Scott Morton's experience on the SpaceX launch console, where one wrong line of code could destroy a launch site, directly shaped Revel. The platform was built by answering the question, 'In this high-stakes moment, what tools do I wish existed to maximize my chance of success?'

In aerospace and defense, the classic Silicon Valley motto is dangerous. Hardware failures can lead to physical harm and mission failure, unlike software bugs. This necessitates a rigorous testing and evaluation stack to prevent edge cases before deployment, making speed secondary to safety and reliability.

Johnson's model demanded lean interfaces with the military and intelligence customers, sometimes limiting their team to just six people. This ensured quick decisions and minimal correspondence, making the entire project ecosystem faster, not just his internal team.

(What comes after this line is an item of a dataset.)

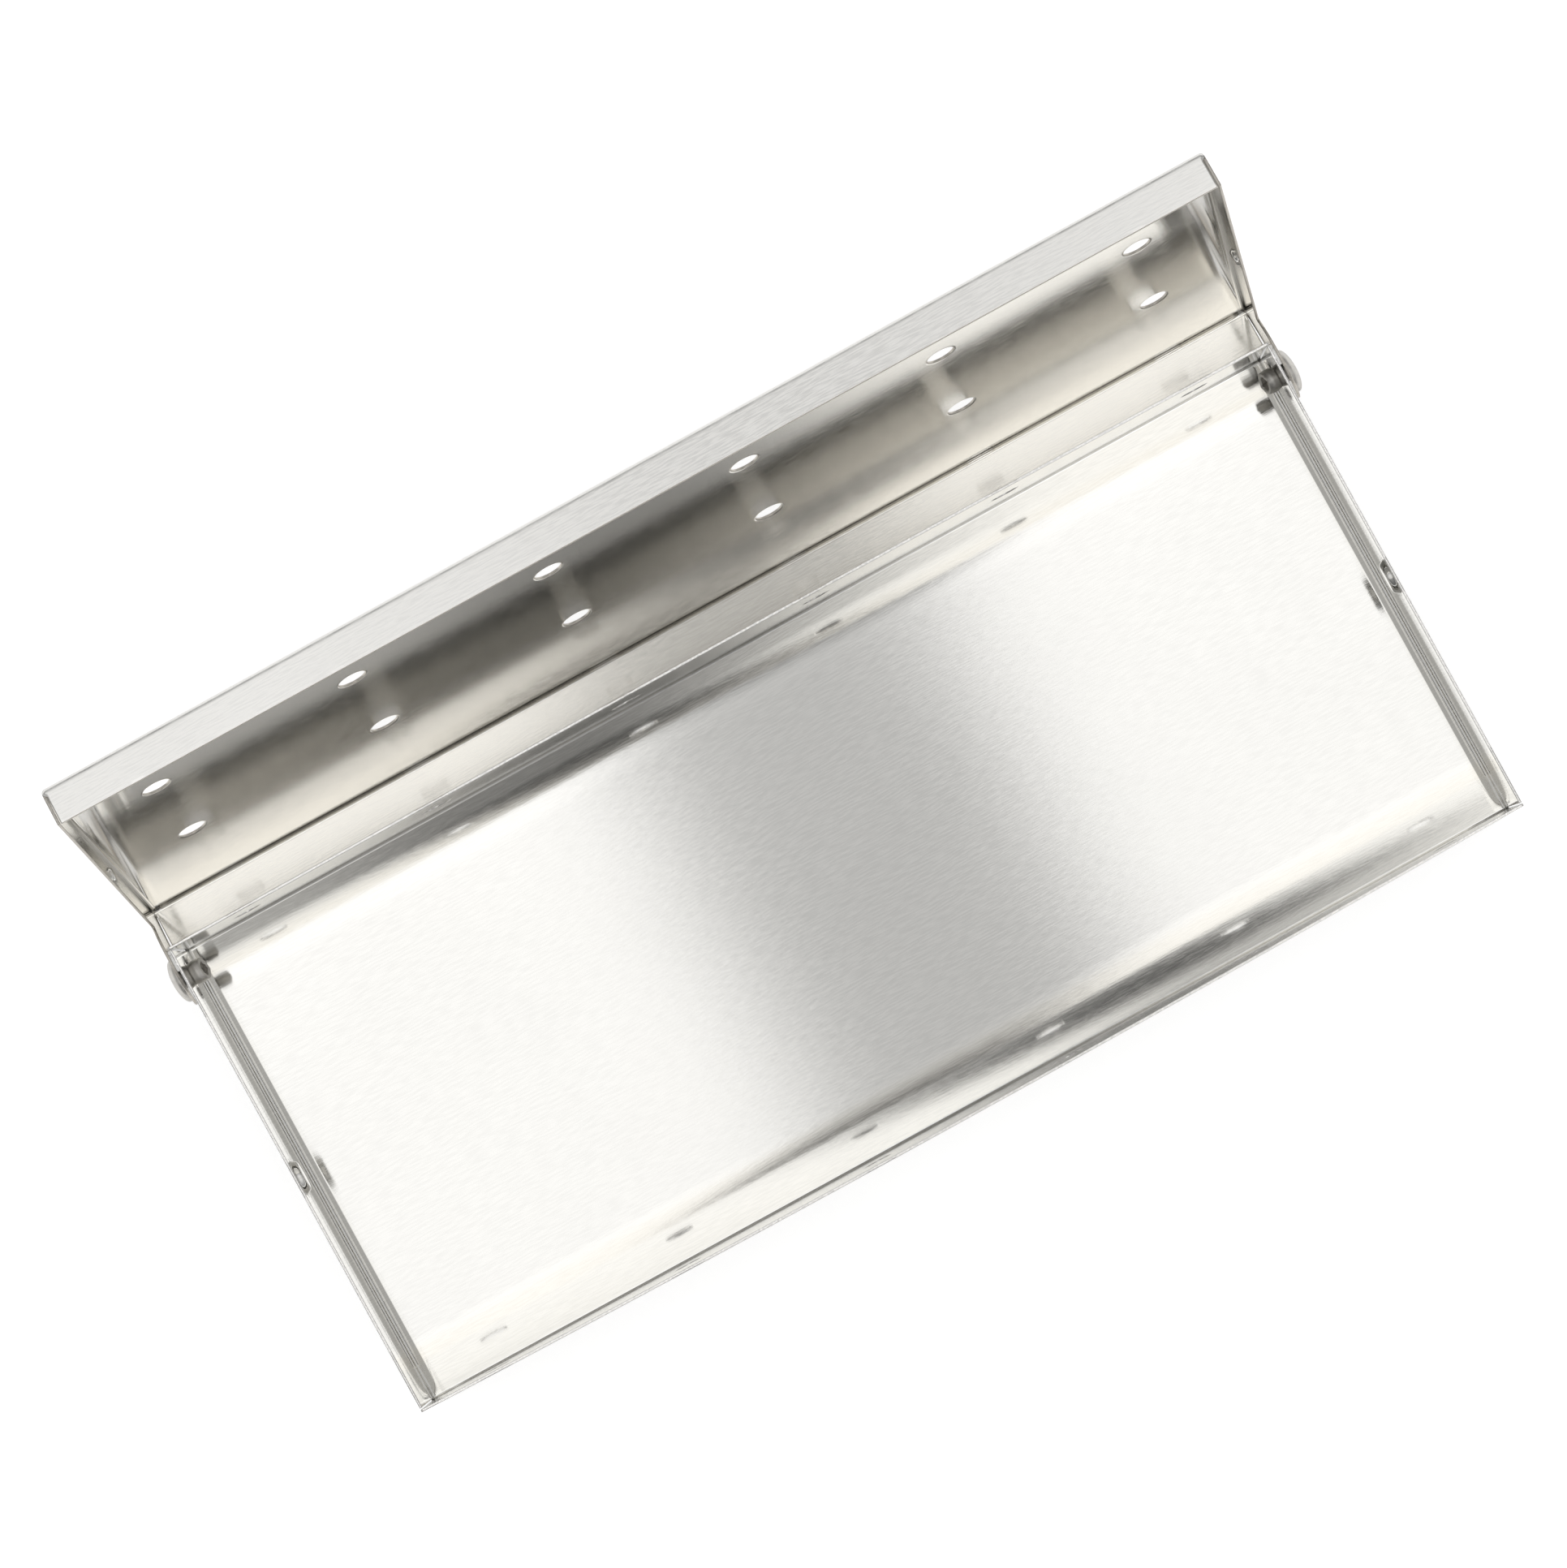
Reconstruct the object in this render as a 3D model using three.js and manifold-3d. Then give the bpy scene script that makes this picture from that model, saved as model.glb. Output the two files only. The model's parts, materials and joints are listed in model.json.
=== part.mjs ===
// Grill smoker box: a folded sheet tray with a folded lid that turns on two blind rivets.
// Millimetres, +Z up, front at -Y, hinge at +Y. The origin is the middle of the tray floor's underside.

import * as THREE from 'three';
import { mergeVertices } from 'three/addons/utils/BufferGeometryUtils.js';
import Module from 'manifold-3d';

const wasm = await Module();
wasm.setup();

// Tray sizes
const trayLength = 210;
const trayDepth = 88.5;
const trayHeight = 36;
const sheetThickness = 0.5;
const floorBendRadius = 0.5;
const frontWallBow = 1.0;
const backWallBow = 0.3;
const cornerSlitWidth = 0.25;

// Hinge line, measured from the back of the tray and from its rim
const pivotInset = 5.4;
const pivotBelowRim = 13.2;

// Lid sizes
const lidFoldRadius = 0.5;
const lipHeight = 6.8;
const lidOpenAngle = THREE.MathUtils.degToRad(103.4);
const earRadius = 8;
const earCentreAbovePivot = 2.9;
const seamWidth = 0.15;

// Fits between the lid and the tray
const endGap = 0.7;
const panelSwingClearance = 0.42;
const lipSwingClearance = 0.15;
const flangeGap = 0.4;
const stopClearance = 0.15;

// Vent holes
const ventRadius = 2.5;
const ventPitch = 36.5;
const ventsPerRow = 6;
const nearRowFromPivot = 25.4;
const farRowFromPivot = 56.7;
const wallVentHeight = 20;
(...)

Transformative defense systems like the Skunk Works' U-2 were championed by accountable, visionary founders like Kelly Johnson. Modern programs, often built by committee with components spread across congressional districts for political reasons, lack the focused leadership required for true breakthroughs.

Kelly Johnson viewed reporting, approvals, and meetings as operational "drag." He systematically pared away anything that used time without advancing the project, treating organizational design as a performance-critical system to be engineered for speed.

Building the Mach 3 SR-71 required inventing new fuels, materials, and manufacturing techniques. This shows that for true breakthrough innovation, the production process itself must be treated as a core part of the invention, not an afterthought.

Johnson didn't just prefer small teams; he enforced it "in an almost vicious manner." This ruthless commitment to talent density over headcount was a key operational principle, ensuring only the most capable people were involved in any given project.